**Provided data**
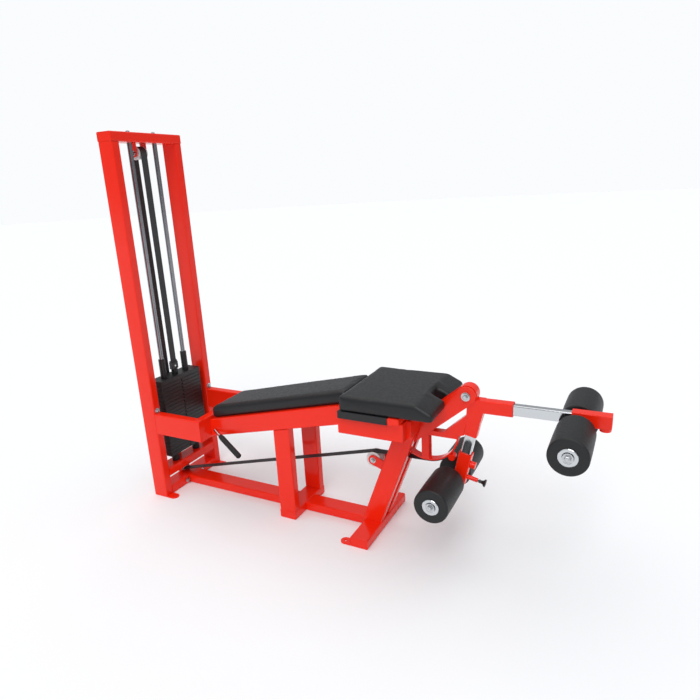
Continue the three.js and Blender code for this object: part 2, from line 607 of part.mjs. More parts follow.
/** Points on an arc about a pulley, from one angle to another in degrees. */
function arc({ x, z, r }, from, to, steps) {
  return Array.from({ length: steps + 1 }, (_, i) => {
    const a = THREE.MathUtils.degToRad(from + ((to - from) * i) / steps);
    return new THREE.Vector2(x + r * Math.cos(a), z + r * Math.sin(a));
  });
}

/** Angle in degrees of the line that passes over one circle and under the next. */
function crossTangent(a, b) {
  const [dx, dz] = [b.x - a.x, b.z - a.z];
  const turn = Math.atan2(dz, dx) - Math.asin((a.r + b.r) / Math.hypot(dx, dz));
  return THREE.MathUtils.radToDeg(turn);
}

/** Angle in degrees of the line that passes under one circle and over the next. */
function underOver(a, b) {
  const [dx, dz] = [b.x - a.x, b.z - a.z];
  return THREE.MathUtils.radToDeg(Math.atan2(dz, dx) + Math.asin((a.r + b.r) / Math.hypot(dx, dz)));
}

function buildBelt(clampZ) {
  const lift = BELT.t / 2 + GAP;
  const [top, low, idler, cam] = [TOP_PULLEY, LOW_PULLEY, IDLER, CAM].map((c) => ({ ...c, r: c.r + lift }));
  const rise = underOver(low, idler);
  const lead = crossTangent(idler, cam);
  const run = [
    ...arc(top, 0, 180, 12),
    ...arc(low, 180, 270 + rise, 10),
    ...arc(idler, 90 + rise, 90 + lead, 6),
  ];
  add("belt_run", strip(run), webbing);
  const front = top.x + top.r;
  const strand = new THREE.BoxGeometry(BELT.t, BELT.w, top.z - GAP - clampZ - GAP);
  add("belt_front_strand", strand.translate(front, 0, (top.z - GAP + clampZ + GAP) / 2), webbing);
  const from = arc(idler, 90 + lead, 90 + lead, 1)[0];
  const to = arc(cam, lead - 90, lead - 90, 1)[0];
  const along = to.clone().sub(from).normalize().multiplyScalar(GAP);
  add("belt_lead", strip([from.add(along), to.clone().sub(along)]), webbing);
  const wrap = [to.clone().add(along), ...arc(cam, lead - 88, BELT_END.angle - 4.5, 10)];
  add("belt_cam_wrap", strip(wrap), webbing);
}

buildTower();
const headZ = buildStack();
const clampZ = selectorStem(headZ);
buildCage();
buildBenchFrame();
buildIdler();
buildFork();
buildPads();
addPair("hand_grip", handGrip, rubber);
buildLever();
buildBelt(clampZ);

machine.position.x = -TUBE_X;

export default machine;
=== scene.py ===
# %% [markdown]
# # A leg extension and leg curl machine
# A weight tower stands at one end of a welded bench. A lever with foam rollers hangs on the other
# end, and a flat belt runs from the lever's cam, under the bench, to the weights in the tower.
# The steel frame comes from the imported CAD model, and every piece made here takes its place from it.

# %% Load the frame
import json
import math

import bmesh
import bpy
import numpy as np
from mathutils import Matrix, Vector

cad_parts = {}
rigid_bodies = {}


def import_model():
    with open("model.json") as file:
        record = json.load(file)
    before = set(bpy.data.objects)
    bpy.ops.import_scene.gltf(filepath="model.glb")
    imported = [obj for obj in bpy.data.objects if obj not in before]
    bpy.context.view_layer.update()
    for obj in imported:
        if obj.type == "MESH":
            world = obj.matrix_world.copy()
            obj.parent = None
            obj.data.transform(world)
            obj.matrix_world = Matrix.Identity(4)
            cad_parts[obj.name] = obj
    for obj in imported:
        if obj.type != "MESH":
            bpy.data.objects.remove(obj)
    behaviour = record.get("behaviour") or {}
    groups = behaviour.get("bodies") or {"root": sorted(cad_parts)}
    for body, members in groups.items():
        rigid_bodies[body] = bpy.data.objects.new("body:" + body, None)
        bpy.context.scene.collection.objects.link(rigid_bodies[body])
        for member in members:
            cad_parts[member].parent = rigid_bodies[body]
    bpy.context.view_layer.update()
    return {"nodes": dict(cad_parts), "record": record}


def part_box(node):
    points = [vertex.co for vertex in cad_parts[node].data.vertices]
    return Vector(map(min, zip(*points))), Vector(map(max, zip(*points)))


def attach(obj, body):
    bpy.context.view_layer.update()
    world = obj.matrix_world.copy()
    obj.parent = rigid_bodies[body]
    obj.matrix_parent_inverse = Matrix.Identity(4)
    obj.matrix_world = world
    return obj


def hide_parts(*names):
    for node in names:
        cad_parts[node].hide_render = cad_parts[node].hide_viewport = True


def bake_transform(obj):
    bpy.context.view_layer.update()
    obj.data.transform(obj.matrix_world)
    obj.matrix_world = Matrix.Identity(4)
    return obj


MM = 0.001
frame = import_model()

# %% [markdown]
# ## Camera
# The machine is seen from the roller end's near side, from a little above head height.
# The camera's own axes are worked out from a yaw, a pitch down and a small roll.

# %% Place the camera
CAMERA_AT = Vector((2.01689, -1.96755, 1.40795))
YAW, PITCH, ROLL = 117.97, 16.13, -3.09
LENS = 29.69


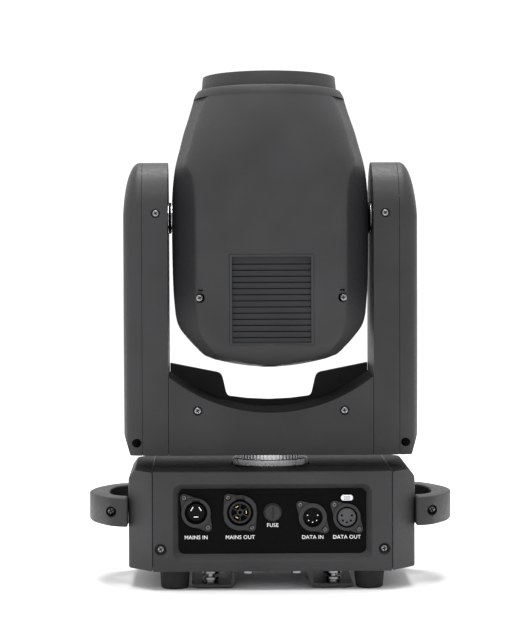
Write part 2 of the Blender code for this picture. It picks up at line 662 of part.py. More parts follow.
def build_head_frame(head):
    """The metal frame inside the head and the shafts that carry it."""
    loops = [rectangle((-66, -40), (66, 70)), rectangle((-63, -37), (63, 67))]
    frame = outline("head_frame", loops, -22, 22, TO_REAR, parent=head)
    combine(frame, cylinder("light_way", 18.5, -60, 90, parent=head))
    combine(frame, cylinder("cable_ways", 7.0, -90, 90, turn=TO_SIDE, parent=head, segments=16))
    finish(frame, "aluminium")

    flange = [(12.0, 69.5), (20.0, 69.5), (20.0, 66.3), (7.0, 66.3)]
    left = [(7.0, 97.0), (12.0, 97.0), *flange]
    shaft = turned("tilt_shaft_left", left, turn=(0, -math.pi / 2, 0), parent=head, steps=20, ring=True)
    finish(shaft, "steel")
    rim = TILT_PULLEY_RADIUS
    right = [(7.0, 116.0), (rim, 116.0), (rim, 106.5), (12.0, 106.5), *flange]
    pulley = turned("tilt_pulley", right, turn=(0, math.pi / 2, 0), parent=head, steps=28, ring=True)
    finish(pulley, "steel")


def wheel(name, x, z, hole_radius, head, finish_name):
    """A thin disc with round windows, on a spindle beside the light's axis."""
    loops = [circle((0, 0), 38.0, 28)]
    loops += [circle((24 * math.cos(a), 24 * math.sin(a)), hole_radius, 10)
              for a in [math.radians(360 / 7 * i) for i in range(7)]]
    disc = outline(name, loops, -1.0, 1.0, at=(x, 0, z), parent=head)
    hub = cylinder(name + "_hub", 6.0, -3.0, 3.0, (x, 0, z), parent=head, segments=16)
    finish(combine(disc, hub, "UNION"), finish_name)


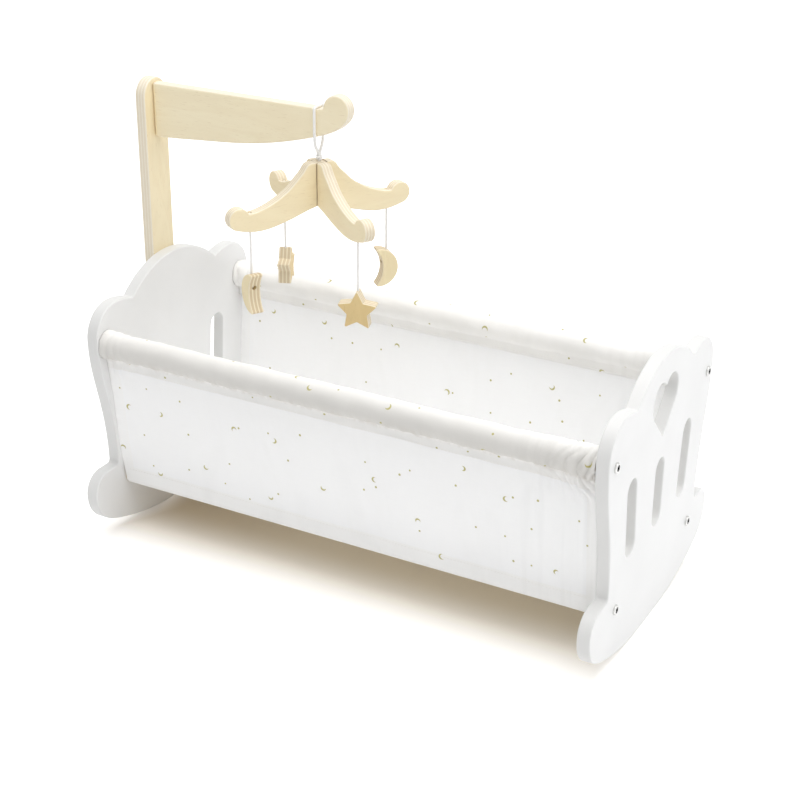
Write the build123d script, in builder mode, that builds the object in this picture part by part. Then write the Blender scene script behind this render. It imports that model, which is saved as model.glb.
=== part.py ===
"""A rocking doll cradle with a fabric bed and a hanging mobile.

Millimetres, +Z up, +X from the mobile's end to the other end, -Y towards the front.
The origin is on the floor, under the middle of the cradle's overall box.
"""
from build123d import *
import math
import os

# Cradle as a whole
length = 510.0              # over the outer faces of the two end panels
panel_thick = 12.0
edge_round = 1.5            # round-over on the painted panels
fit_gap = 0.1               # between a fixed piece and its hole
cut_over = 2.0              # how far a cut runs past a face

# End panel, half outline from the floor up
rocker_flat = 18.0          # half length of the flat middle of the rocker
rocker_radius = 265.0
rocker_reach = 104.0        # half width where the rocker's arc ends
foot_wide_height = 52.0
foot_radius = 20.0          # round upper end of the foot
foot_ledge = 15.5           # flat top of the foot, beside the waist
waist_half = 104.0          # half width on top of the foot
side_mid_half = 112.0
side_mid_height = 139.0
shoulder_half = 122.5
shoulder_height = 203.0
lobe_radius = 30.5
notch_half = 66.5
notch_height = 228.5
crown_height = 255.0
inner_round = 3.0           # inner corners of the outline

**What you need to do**
Take exactly the lines from the one containing "buildTower();" through the one containing "obj.matrix_parent_inverse = Matrix.Identity(4)" in the data above, and output them with nothing added.

**Result**
buildTower();
const headZ = buildStack();
const clampZ = selectorStem(headZ);
buildCage();
buildBenchFrame();
buildIdler();
buildFork();
buildPads();
addPair("hand_grip", handGrip, rubber);
buildLever();
buildBelt(clampZ);

machine.position.x = -TUBE_X;

export default machine;
=== scene.py ===
# %% [markdown]
# # A leg extension and leg curl machine
# A weight tower stands at one end of a welded bench. A lever with foam rollers hangs on the other
# end, and a flat belt runs from the lever's cam, under the bench, to the weights in the tower.
# The steel frame comes from the imported CAD model, and every piece made here takes its place from it.

# %% Load the frame
import json
import math

import bmesh
import bpy
import numpy as np
from mathutils import Matrix, Vector

cad_parts = {}
rigid_bodies = {}


def import_model():
    with open("model.json") as file:
        record = json.load(file)
    before = set(bpy.data.objects)
    bpy.ops.import_scene.gltf(filepath="model.glb")
    imported = [obj for obj in bpy.data.objects if obj not in before]
    bpy.context.view_layer.update()
    for obj in imported:
        if obj.type == "MESH":
            world = obj.matrix_world.copy()
            obj.parent = None
            obj.data.transform(world)
            obj.matrix_world = Matrix.Identity(4)
            cad_parts[obj.name] = obj
    for obj in imported:
        if obj.type != "MESH":
            bpy.data.objects.remove(obj)
    behaviour = record.get("behaviour") or {}
    groups = behaviour.get("bodies") or {"root": sorted(cad_parts)}
    for body, members in groups.items():
        rigid_bodies[body] = bpy.data.objects.new("body:" + body, None)
        bpy.context.scene.collection.objects.link(rigid_bodies[body])
        for member in members:
            cad_parts[member].parent = rigid_bodies[body]
    bpy.context.view_layer.update()
    return {"nodes": dict(cad_parts), "record": record}


def part_box(node):
    points = [vertex.co for vertex in cad_parts[node].data.vertices]
    return Vector(map(min, zip(*points))), Vector(map(max, zip(*points)))


def attach(obj, body):
    bpy.context.view_layer.update()
    world = obj.matrix_world.copy()
    obj.parent = rigid_bodies[body]
    obj.matrix_parent_inverse = Matrix.Identity(4)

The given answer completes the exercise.